What do you remember about Teva as a kid? Which moments/memories/stories stand out?

I remember the night hike. I remember walking as it started raining. Our Morei Derech (trail educator) asked if anyone knew a blessing to say for the rain, and I at the time was reading the whole siddur. So I brought out tefillat geshem (rain prayer), which is normally for Shmini Atseret, and we said that in English as it rained. I remember Decomposition. I remember praying outside for the first time, and saying whatever I wanted to say. I remember our Morei Derech asking our kvutza (trail group) to look for fairies. I remember playing football with my friends and I remember a water fight. I remember a skit about a garbage dump and a person whose face was frozen in a scary smile. I remember the Teva educators using handkerchiefs to blow their noses.

What do you think Teva taught you as a kid?

I think the main thing it taught me was that there is a different way to be; that there are many, many ways to choose to go about living, and that they are all choices. That doing the ‘normal’ thing that everybody does (like using tissues, or throwing things away, or driving, or buying food wrapped in plastic)- that is also a choice. And you can choose something else.

When you grew up and thought about Teva, before you came back to be an educator, what sentence would you have used to describe it?

Teva is where we prayed outside, Teva is like camp with hiking and mushrooms.

Which life steps lead you to coming back to Isabella Freedman to be a Teva Educator? 

Working at Eden Village Camp- meeting former Teva educators, and them becoming mentors of mine. Becoming re-immersed in the woods there. Going back to university after Eden Village and just noticing all the plants and trees everywhere that I had never looked at. Becoming aware, and fed-up, with consumer culture and throw-away culture at university. Becoming fed-up with Orthodox community in university; feeling lost in Judaism.

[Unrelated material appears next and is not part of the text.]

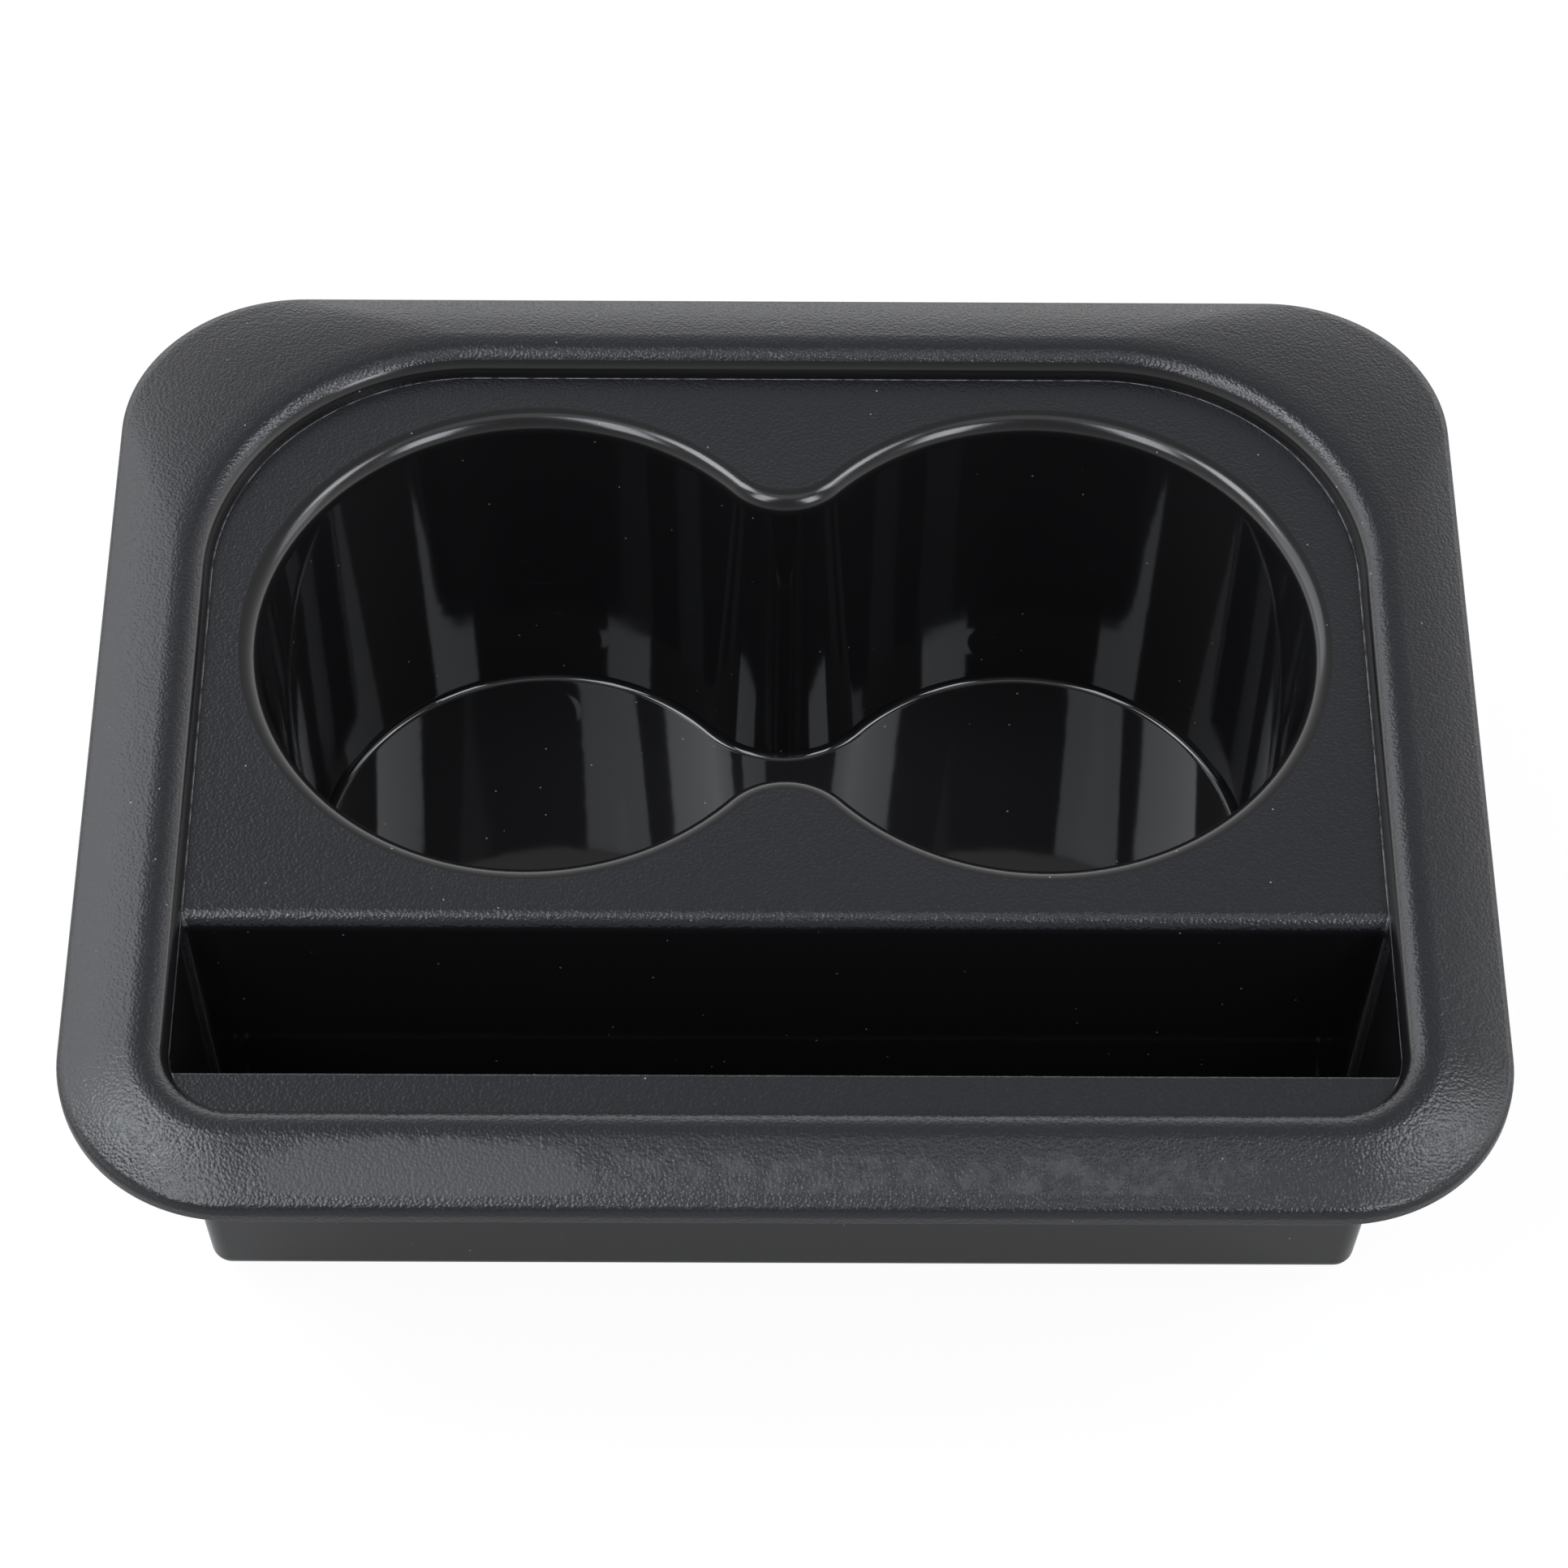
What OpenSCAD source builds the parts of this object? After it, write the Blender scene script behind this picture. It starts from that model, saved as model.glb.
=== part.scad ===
// Car cup holder tray, moulded in one piece
// A rolled rim hangs the tray in a cut-out, a shallow recess lies inside the rim,
// and two joined drafted wells and a cross slot hang below the recess floor.
// X runs across the car, +Y to the rear of the tray, +Z up.
// The origin is the middle of the footprint, on the underside of the well floors.

/* [Rim] */
// Width of the tray over the rim
overall_w = 200; // [197:1:240]
// Depth of the tray over the rim, front to rear
overall_d = 161; // [159:1:200]
// Width of the rim, from the recess wall to the outer lip
rim_w = 15.4; // [13:0.1:16]
// Corner radius of the outer lip
rim_corner_r = 25.4; // [22:0.1:28]
// Height of the rim's crown above the recess floor
rim_rise = 4; // [3:0.1:8]
// Radius of the bead where the recess wall turns over into the crown
bead_r = 3.8; // [2.6:0.1:3.9]
// Radius of the crown where it turns down into the slope
crown_r = 7; // [3:0.1:10]
// Fall of the rim's slope, in degrees
slope_angle = 18; // [12:1:24]
// Radius where the slope turns down into the lip
lip_r = 1.8; // [1.8:0.1:3]
// Height of the lip's upright edge
lip_edge = 1.4; // [0.4:0.1:3]

/* [Recess] */
// Corner radius of the recess at the rear
recess_rear_r = 37.8; // [26:0.1:44]

/* [Wells] */
// Distance between the two wells, centre to centre
well_pitch = 74; // [70:0.5:75]
// Diameter across a well's wall, drawn up to the recess floor
well_mouth_d = 80.1; // [76:0.1:81]
// Diameter across a well's wall at its floor
well_floor_d = 70.6; // [60:0.1:72]
// Depth of the wells below the recess floor
well_depth = 58.5; // [57:0.5:80]
// Distance from the recess's rear edge to the well centres
well_setback = 48.6; // [47:0.1:49]
// Radius of the nose between the wells, at the recess floor
neck_r = 8.8; // [6:0.1:12]
// Radius of the rounded edge round the well mouths
mouth_edge_r = 3; // [1:0.1:3.2]
// Radius between the well wall and its floor
well_fillet_r = 1.2; // [0.6:0.1:4]

/* [Slot] */
// Opening of the slot, front to rear
slot_d = 24.5; // [16:0.5:25]
// Depth of the slot below the recess floor
slot_depth = 55.3; // [30:0.1:56]
// Width of the ledge in front of the slot
ledge_d = 7; // [5:0.1:8]
// Draft of the slot's walls, in degrees
slot_draft = 2.5; // [0.5:0.1:4]
// Corner radius inside the slot, seen from above
slot_corner_r = 1.4; // [0.6:0.1:4]
// Radius between the slot's walls and its floor
slot_base_r = 1.2; // [0.6:0.1:4]
// Radius of the slot's rear top edge
slot_rear_edge_r = 2.6; // [1:0.1:3]
// Radius of the slot's front top edge
slot_front_edge_r = 0.6; // [0.3:0.1:1.5]

/* [Wall] */
// Wall thickness all over
wall = 1.6; // [1.2:0.1:1.7]

/* [Hidden] */

// Flat land on the crown, outside the bead
crown_land = 0.4;
// A well's wall runs this much into the nose beside it
nose_lap = 0.05;
// Steps round the bead, the crown, the lip, a well's floor edge, its mouth and the slot's base
bead_steps = 5;
crown_steps = 2;
lip_steps = 4;
fillet_steps = 3;
mouth_steps = 5;
base_steps = 3;
// Steps round a rear corner of the rim, and where its first one turns to, in degrees
corner_steps = 12;
corner_start = 3;
// The slot's ends, and its rounded top edges, stop this short of the recess wall
slot_end_gap = 0.3;
slot_edge_gap = 0.1;
// Thickness of a slice that a hull runs through
slice = 0.01;
// Overlap that keeps cuts clean
eps = 1;
// Facets round the slot's corners
corner_fn = 32;
// Facets round the turned shapes
round_fn = 120;

// Levels: recess floor and crown of the rim
floor_z = well_depth + wall;
crown_z = floor_z + rim_rise;

// The recess, measured at the foot of its wall
recess_x = overall_w / 2 - rim_w;
recess_y = overall_d / 2 - rim_w;
recess_front_r = rim_corner_r - rim_w;

// Section of the rim, as run out from the recess wall and height
crown_run = bead_r + crown_land;
bead_centre = [bead_r, crown_z - bead_r];
slope_len = (rim_w - crown_run - crown_r * sin(slope_angle) - lip_r * (1 - sin(slope_angle)))
    / cos(slope_angle);
crown_centre = [crown_run, crown_z - crown_r];
slope_end = crown_centre + crown_r * [sin(slope_angle), cos(slope_angle)]
    + slope_len * [cos(slope_angle), -sin(slope_angle)];
lip_centre = slope_end - lip_r * [sin(slope_angle), cos(slope_angle)];
lip_z = lip_centre[1] - lip_edge;

// Wells
well_x = well_pitch / 2;
well_y = recess_y - well_setback;
well_draft = atan((well_mouth_d - well_floor_d) / 2 / well_depth);

// Slot
slot_x = recess_x - slot_end_gap;
slot_front_y = -recess_y + ledge_d;
slot_rear_y = slot_front_y + slot_d;

// Run from a drafted wall to where its rounded top edge ends
function edge_run(edge_r, draft) = edge_r * (1 - sin(draft)) / cos(draft);

// Points on an arc, in order, the angles counted from +X
function arc_points(centre, radius, from, to, steps) = [
    for (i = [0:steps])
        let (turn = from + (to - from) * i / steps)
        centre + radius * [cos(turn), sin(turn)]
];

// The rim's skin as turns of [centre, radius, bend]: up over the bead, then down over
// the crown and the lip. A bend is counted from upright, inwards below zero
function rim_turns() = concat(
    [for (i = [0:bead_steps]) [bead_centre, bead_r, 90 * (i / bead_steps - 1)]],
    [for (i = [0:crown_steps]) [crown_centre, crown_r, slope_angle * i / crown_steps]],
    [for (i = [0:lip_steps])
        [lip_centre, lip_r, slope_angle + (90 - slope_angle) * i / lip_steps]]
);

// A section point is [run, inset, height]: its distance out is the run less the inset
function rim_point(turn, thick) = [
    turn[0][0] + turn[1] * sin(turn[2]),
    thick * sin(turn[2]),
    turn[0][1] + (turn[1] - thick) * cos(turn[2])
];

// The whole section: out along the skin, and back along its inside
function rim_section() = let (turns = rim_turns(), last = len(turns) - 1) concat(
    [[0, 0, floor_z - wall]],
    [for (turn = turns) rim_point(turn, 0)],
    [[rim_w, 0, lip_z], [rim_w, wall, lip_z]],
    [for (i = [last:-1:0]) rim_point(turns[i], wall)],
    [[0, -wall, floor_z - wall]]
);

// Radius of a rear corner at a run: parallel to the recess as far as the crown, then
// changing evenly from the wide corner of the recess to the tighter corner of the lip
function rear_corner_r(run) = run <= crown_run
    ? recess_rear_r + run
    : let (share = (run - crown_run) / (rim_w - crown_run))
      (recess_rear_r + crown_run) * (1 - share) + rim_corner_r * share;

// A section point carried round the right rear corner: from the plane where the recess
// begins to turn, along the straight that a tighter corner leaves, and round its bend
function rear_corner_point(p, k) = let (
    radius = rear_corner_r(p[0]) - p[1],
    straight = recess_rear_r + p[0] - rear_corner_r(p[0]),
    turn = corner_start + (90 - 2 * corner_start) * (k - 1) / (corner_steps - 2),
    bend = k == 0 ? [straight + radius, 0]
        : k == corner_steps ? [0, straight + radius]
        : [straight, straight] + radius * [cos(turn), sin(turn)]
) [recess_x - recess_rear_r + bend[0], recess_y - recess_rear_r + bend[1], p[2]];

// Rim at the right rear corner, lofted through its section, its ends closed between the
// skin and its inside
module rim_rear_corner() {
    section = rim_section();
    n = len(section);
    points = [
        for (k = [0:corner_steps])
            for (p = section)
                rear_corner_point(p, k)
    ];
    sides = [
        for (k = [0:corner_steps - 1])
            for (i = [0:n - 1])
                let (a = k * n + i, b = k * n + (i + 1) % n)
                each [[a, b + n, b], [a, a + n, b + n]]
    ];
    last = corner_steps * n;
    ends = [
        for (i = [0:n / 2 - 2])
            each [
                [i, i + 1, n - 2 - i, n - 1 - i],
                [last + n - 1 - i, last + n - 2 - i, last + i + 1, last + i]
            ]
    ];
    polyhedron(points = points, faces = concat(sides, ends));
}

// Rim section as a flat outline, let out by a radius for turning
module rim_outline(turn_r) {
    polygon([for (p = rim_section()) [turn_r + p[0] - p[1], p[2]]]);
}

// Straight stretch of the rim, its middle at the origin, its run towards +X
module rim_side(length) {
    translate([0, length / 2, 0])
        rotate([90, 0, 0])
            linear_extrude(length)
                rim_outline(0);
}

// Rolled rim: straight sides, turned front corners and lofted rear corners
module rim() {
    side_len = 2 * recess_y - recess_front_r - recess_rear_r;
    for (side = [0, 1])
        mirror([side, 0, 0]) {
            translate([recess_x, (recess_front_r - recess_rear_r) / 2, 0])
                rim_side(side_len);
            translate([recess_x - recess_front_r, -recess_y + recess_front_r, 0])
                rotate([0, 0, -90])
                    rotate_extrude(angle = 90, $fn = round_fn)
                        rim_outline(recess_front_r);
            rim_rear_corner();
        }
    translate([0, recess_y, 0])
        rotate([0, 0, 90])
            rim_side(2 * (recess_x - recess_rear_r));
    translate([0, -recess_y, 0])
        rotate([0, 0, -90])
            rim_side(2 * (recess_x - recess_front_r));
}

// Outline of the recess, let out parallel to itself
module recess_outline(run) {
    half_x = recess_x + run;
    half_y = recess_y + run;
    front_r = recess_front_r + run;
    rear_r = recess_rear_r + run;
    translate([-half_x, -half_y + front_r])
        square([2 * half_x, 2 * half_y - front_r - rear_r]);
    translate([-half_x + front_r, -half_y])
        square([2 * (half_x - front_r), front_r]);
    translate([-half_x + rear_r, half_y - rear_r])
        square([2 * (half_x - rear_r), rear_r]);
    for (side = [-1, 1]) {
        translate([side * (half_x - rear_r), half_y - rear_r])
            circle(r = rear_r, $fn = round_fn);
        translate([side * (half_x - front_r), -half_y + front_r])
            circle(r = front_r, $fn = round_fn);
    }
}

// A well's wall from its floor edge up, as [radius, height]: let out by a thickness
// for the outside, or with its rounded mouth for the inside
function well_wall(thick) = let (
    base_z = wall - thick,
    side = thick / cos(well_draft),
    fillet_r = well_fillet_r + thick,
    foot_r = well_floor_d / 2 + side - thick * tan(well_draft),
    fillet_centre = [foot_r - edge_run(fillet_r, well_draft), base_z + fillet_r],
    mouth_centre = [well_mouth_d / 2 + edge_run(mouth_edge_r, well_draft),
        floor_z - mouth_edge_r]
) concat(
    arc_points(fillet_centre, fillet_r, -90, -well_draft, fillet_steps),
    thick > 0
        ? [[well_mouth_d / 2 + side, floor_z]]
        : arc_points(mouth_centre, mouth_edge_r, 180 - well_draft, 90, mouth_steps)
);

// Two turned wells and the throat between them. A well's radius and that of the nose
// beside it add up to the same reach at every level, so the walls run on smoothly
module double_well(thick) {
    line = well_wall(thick);
    bottom_z = line[0][1];
    reach = well_mouth_d / 2 + edge_run(mouth_edge_r, well_draft) + neck_r;
    nose_y = sqrt(reach * reach - well_x * well_x);
    nose = [for (p = line) [reach + nose_lap - p[0], p[1]]];
    foot = nose[0];
    head = nose[len(nose) - 1];
    translate([0, well_y, 0]) {
        for (side = [-1, 1])
            translate([side * well_x, 0, 0])
                rotate_extrude($fn = round_fn)
                    polygon(concat([[0, bottom_z]], line, [[0, floor_z]]));
        difference() {
            translate([0, 0, bottom_z])
                linear_extrude(floor_z - bottom_z)
                    polygon([[-well_x, 0], [0, -nose_y], [well_x, 0], [0, nose_y]]);
            for (side = [-1, 1])
                translate([0, side * nose_y, 0])
                    rotate_extrude($fn = round_fn)
                        polygon(concat(
                            [[0, bottom_z - eps], foot - [0, eps]],
                            nose,
                            [head + [0, eps], [0, floor_z + eps]]
                        ));
        }
    }
}

// Slot box, drafted on all sides, with rounded corners; let out by a thickness
module slot_box(thick) {
    base_r = slot_base_r + thick;
    levels = concat(
        [[-thick / 2, 0]],
        [for (i = [0:base_steps])
            let (turn = 90 * i / base_steps)
            [-slot_depth - thick + base_r * (1 - cos(turn)), base_r * (1 - sin(turn))]]
    );
    hull()
        for (level = levels) {
            inset = -level[0] * tan(slot_draft) + level[1] - thick;
            corner_r = max(slot_corner_r + thick - level[1], slice);
            centre_x = slot_x - inset - corner_r;
            translate([0, 0, floor_z + level[0]])
                linear_extrude(slice)
                    for (x = [-centre_x, centre_x])
                        for (y = [slot_front_y + inset + corner_r, slot_rear_y - inset - corner_r])
                            translate([x, y])
                                circle(r = corner_r, $fn = corner_fn);
        }
}

// Cutter that rounds a top edge of the slot, with its panel towards +Y
module slot_edge_cut(edge_r, steps) {
    centre = [edge_run(edge_r, slot_draft), -edge_r];
    touch_z = centre[1] + edge_r * sin(slot_draft);
    half_len = recess_x - slot_edge_gap;
    translate([-half_len, 0, floor_z])
        rotate([90, 0, 90])
            linear_extrude(2 * half_len)
                polygon(concat(
                    arc_points(centre, edge_r, 90, 180 - slot_draft, steps),
                    [[-slot_corner_r, touch_z], [-slot_corner_r, eps], [centre[0], eps]]
                ));
}

// Recess floor with the wells and the slot, all cut out from above
module pan() {
    difference() {
        union() {
            translate([0, 0, floor_z - wall])
                linear_extrude(wall)
                    recess_outline(wall / 2);
            double_well(wall);
            slot_box(wall);
        }
        double_well(0);
        slot_box(0);
        translate([0, slot_rear_y, 0])
            slot_edge_cut(slot_rear_edge_r, mouth_steps);
        translate([0, slot_front_y, 0])
            mirror([0, 1, 0])
                slot_edge_cut(slot_front_edge_r, base_steps);
    }
}

module cup_holder_tray() {
    color("#1d1d1f")
        union() {
            rim();
            pan();
        }
}

cup_holder_tray();
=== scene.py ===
# %% [markdown]
# A cup holder tray for a car console, moulded in one piece of black plastic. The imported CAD
# model gives its size and its place. This script models the same moulding again as one smooth
# mesh, with the small radii and the surface finishes that a moulding tool leaves, and replaces
# the CAD node with it. The tray's lengths below are in millimetres until they are put into a
# mesh or a node. The floor's and the lamps' are in metres.

# %% Load the frame
import math

import bmesh
import bpy
from mathutils import Matrix, Vector
from mathutils.geometry import tessellate_polygon


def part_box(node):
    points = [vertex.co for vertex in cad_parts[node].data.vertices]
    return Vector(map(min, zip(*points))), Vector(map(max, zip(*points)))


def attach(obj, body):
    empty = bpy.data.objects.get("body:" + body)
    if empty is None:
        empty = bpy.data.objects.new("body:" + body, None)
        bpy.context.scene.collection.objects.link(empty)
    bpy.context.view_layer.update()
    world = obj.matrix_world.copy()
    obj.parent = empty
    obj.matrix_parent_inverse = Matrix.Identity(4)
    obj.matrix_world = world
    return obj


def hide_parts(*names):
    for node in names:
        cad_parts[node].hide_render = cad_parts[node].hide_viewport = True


MM = 0.001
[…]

What was it like to return?

It was difficult at first. I was undergoing a real religious reevaluation in my life, and I wasn’t sure where I fit in in Judaism. I was trying to reestablish my Jewish identity. I knew I was a hippy, I knew hippy Jews and I liked them. I didn’t know how being an environmentalist, an intentional-community-ist (intentional communist?), and a person focused on empathy and emotion would play out in my Jewish practice and the ways I read Jewish tradition. It was also amazing. This place held so many memories for me, especially growing up in Connecticut (all of my USY conventions were here), and something about coming back here felt coming full-circle. Every time I return it feels that way. It was the first adult job I had, the first adult experience of community, of determining my own religious practice, and of working to build the world that I think ought to exist. I can’t describe it fully, as I’m sure you all know.

What stands out to you now as a Teva Educator when you think about your experience as a Teva Kid?

In 6th grade I was very shy. I wasn’t loud unless I was angry. I very strongly recall noticing, once I became an educator, how these kids from the city would sing the Teva songs very quietly, almost embarrassed on Monday, and by Thursday they’d be on their chairs at the top of their lungs. I think it’s not just because Teva is fun or engaging. I think Teva, and the Teva educators, have a way of liberating kids from what they experience as expected of them. The way we speak about the world, even things that are intimately familiar to them, like driving to school or buying food, and the way we pray and the way we teach Judaism, I think these things crack open the possibility of choosing differently, and opens up the space to be your “Teva self” while you are there. That’s why they feel comfortable getting on chairs; it’s not weird to sing on a chair when you realize that what’s really weird is throwing food scraps away. We help kids start to realize that some things are right because they make sense, and some things are “right” because someone said so.

I also often think about something I heard in the name of Naftali Ejdelman: We might not reach every kid every week, but every week at least one kid has the best week of their life up to that point.

How do you describe Teva to your friends and family? 

Teva is an experiential environmental inspirational education program for sixth-graders / commune for young people to learn how to change the world. First they become aware, then they learn how systems are interconnected, then they can decide to take responsibility and make a change, together.

What are three words you would use to describe Teva?

Choose On Purpose

How do you think doing Teva as a kid and coming back as an educator will or has shaped your life going forward?

 It will, and has, changed my life entirely. I have existed almost totally in the Jewish outdoor/environmental world. I seek out immersive jobs and immersive communities. I think more deeply about the world I want to create around me. My wife and I plan to build a tiny-house community, with an educational garden. I am fully immersed in Earth-based spiritual practice. I am on my way to rabbinical school. None of these things would be exactly as they are if I hadn’t gone to Teva as a kid, and if I hadn’t returned as an educator.